D’après Orlando Ribeiro, la diversité des orientations révèle une tendance «à séparer les thèmes, quand il serait plus raisonnable de séparer les régions». L’évolution même des techniques d’observation ne justifie pas cette tendance. Au contraire, grâce à la télédétection, «l’homme parvient aujourd’hui à étudier sa demeure depuis l’extérieur, en voyant ce que seuls les artifices de la Cartographie, avec ses déformations et ses signes conventionnels géométriques, parvenaient auparavant à représenter, en constituant ce qui fut l’unique fondement de la Géographie universelle pendant près de cinq siècles. Mais Suzanne Daveau utilise l’Histoire, l’Archéologie et l’Ethnographie dans ses études sur l’habitat et sur la diversité régionale; cependant que des techniques modernes et précises la font tirer parti de l’analyse pollinique des formations quaternaires et recueillir des échantillons pour les dater au Carbone 14.»

L’île de Fogo. Un marché. 1952.
L’île de Fogo.
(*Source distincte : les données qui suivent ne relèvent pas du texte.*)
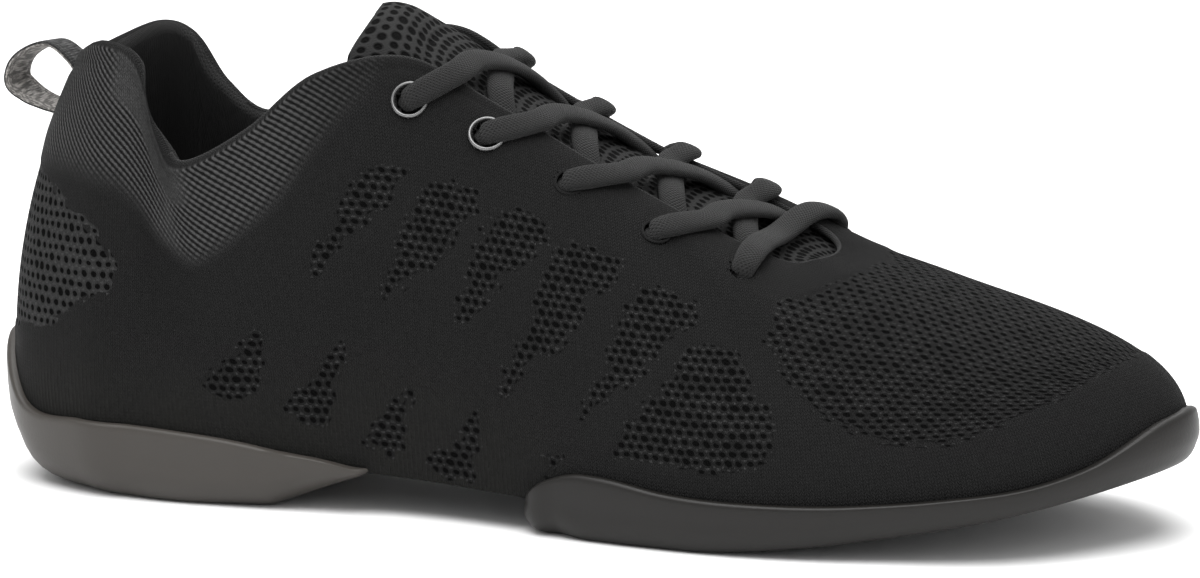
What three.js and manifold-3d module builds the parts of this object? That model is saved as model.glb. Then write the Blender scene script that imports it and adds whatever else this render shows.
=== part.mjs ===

Un marché. 1952.

« Je me sens seulement loin de certaines orientations à la mode, qui séduisent à cause de cela même quelques jeunes géographes, en faveur d’une Géographie humaine qui étudie des relations, isolées dans un espace théorique et abstrait, alors qu’aucune implantation ou activité humaine (pas même l’activité spirituelle) n’est totalement séparée du cadre physique qui la soutient et la conditionne en bonne partie […]. La Géographie humaine que je pratique – ou, mieux, la face humaine de la Géographie – se fait avec les cinq sens : la vue qui saisit les ensembles et discerne et analyse les détails significatifs, l’ouïe qui entend au loin tinter les troupeaux ou le rugissement agressif de la circulation mécanique, le chant d’un coq qui signale la proximité d’une ferme ou, au contraire, le silence des villages hindous où on n’élève aucun animal car ce serait péché de les tuer, l’odeur si spéciale des bazars musulmans, où domine l’arôme des épices, la même qui règne sur les marchés du Brésil et du Mexique, l’odeur d’urine qui signale dans le désert le passage ou le campement d’une caravane, la puanteur estivale de la foule entassée dans le métro, […] l’incomparable douceur des peaux noires, si souvent marquées par le fouet […], la saveur de la cuisine populaire, dans laquelle se combinent, à Bahia, des ingrédients venues de trois parties du monde – un point de départ pour l’étude de la rencontre et de la fusion des civilisations. Homo sum: humani a me alienum puto! Mais comme tout cela est loin de la Théorie économique qui inspire une des branches de la Géographie humaine, où les hommes se dissolvent en relations quantitatives ou géométriques abstraites – même si on ne peut nier la précision et la pertinence de certaines de ses analyses. Pourtant, fidèle aux idées qui ont orienté ma vocation, je cherche aussi à rester fidèle à ma jeunesse libérale et tolérante.»

(Les citations sont extraites de Memórias de um Geógrafo, 2003).